Sorcery of Thorns is a new publication from a relatively new author, and I absolutely loved it. I think I read it in less than two days. It’s a beautiful YA fairytale about a girl who loves books (I was sold at that point). It explores some highly current political themes in a really clever way, including abuse of political power and the perceptions we’re taught as we grow up aren’t always the true picture. I highly recommend this as an addition to any summer reading list! Also, the world-building is fantastic. Not a tonne of text is wasted on descriptions and details, but somehow it all seems really intuitive and complete. Not sure how Rogerson did this. Magic?

A Curse so Dark and Lonely – Brigid Kemmerer

First things first – this thing has a holographic spine, and I don’t know how I feel about it.

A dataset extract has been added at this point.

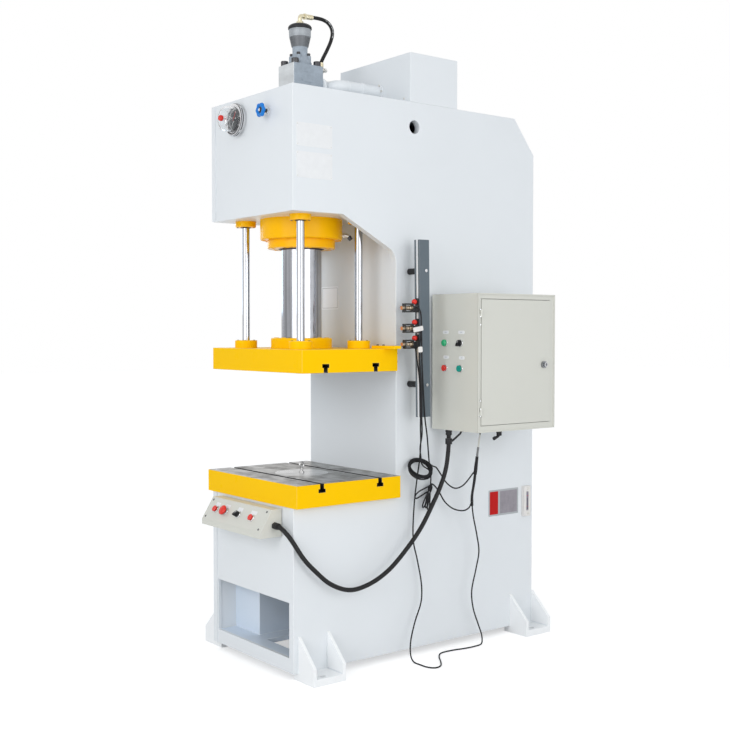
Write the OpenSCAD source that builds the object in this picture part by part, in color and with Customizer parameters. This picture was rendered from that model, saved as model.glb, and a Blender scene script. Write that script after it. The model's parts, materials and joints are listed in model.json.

With that out of the way, this is a wonderful angle on Beauty and the Beast. The latter being my favourite traditional fairy tale (again, a girl that loves books, I’m easy to please), I have had A Curse so Dark and Lonely on my reading list for quite a while, and it didn’t disappoint. While there were some parts that were a bit unclear and lacked explanation, the overall plot was well-constructed. I can’t wait for the sequel!

The Bane Chronicles – Various

As a die-hard Shadowhunter fan, Magnus is hands-down my favourite character, and I’m always pleased to see that he appears in near every book. Despite this, he’s always a side character, so it was lovely to have this entire collection of short stories dedicated to him. I particularly liked reading about events from other books from his perspective. It probably doesn’t make a lost of sense if read as a stand-along, but if you’re sitting around waiting for Chain of Gold to be released, this will help tie you over!

Catwoman: Soulstealer – Sarah J Maas

I must admit, I’ll always take Marvel over DC. I mostly picked this up from the library because Maas is a favourite, and I love her writing style. It was interesting to read her take on a contemporary setting, as her previous books have always been set in traditional fantasy worlds. Plus, I have her upcoming novel on my reading list, which is set in a modern context, so it was fun to see how she might handle this. I think I might have connected with this origin story more if I had any previous knowledge of Catwoman as a character, but even without this it was a truly enjoyable and entertaining read.

The Unlikely Pilgrimage of Harold Fry – Rachel Joyce

My expectations for this were quite low, I must confess. I didn’t think I’d connect with the characters at all – different age group, different life story, we just have nothing in common. Harold, however, totally captivated me. Another one I finished in 24 hours, I hugely enjoyed reading about his journey from one end of the country to the other, about the people he encounters, about his reflections on his life as he walks. One thing I did dislike though, and this is kind of a spoiler so scroll down if you don’t want to know, is the whole ‘someone has been dead for decades but everyone pretends they’re not’ thing. It’s SO overdone at this point and I find it really annoying.

The Modern Faerie Tales – Holly Black

This is a bind-up of three books Holly Black wrote years ago. They are kind of a prequel to The Cruel Prince, which is a firm favourite, and introduce some of the characters and concepts of Faerie. As Black has said herself, these were some of her much earlier works, and it shows – the characters aren’t as deep, some of the world-building is a bit rough around the edges, the plot isn’t as slick – but they’re still fantastic stories. I had so much fun reading them and they added some valuable context to some of the events in The Cruel Prince and The Wicked King.

In the Sea There are Crocodiles – Fabio Geda

I read this one in German as it was a gift, but it’s widely available in English. In the Sea There are Crocodiles is the story of a young child who, threatened during the early years of the Taliban in Afghanistan, is spirited over the border by his mother in a desperate attempt to protect him. It’s a hard read at times, but somehow also life-affirming. I highly recommend adding it to your reading list, and also passing a copy to the next person you hear making negative comments about refugees.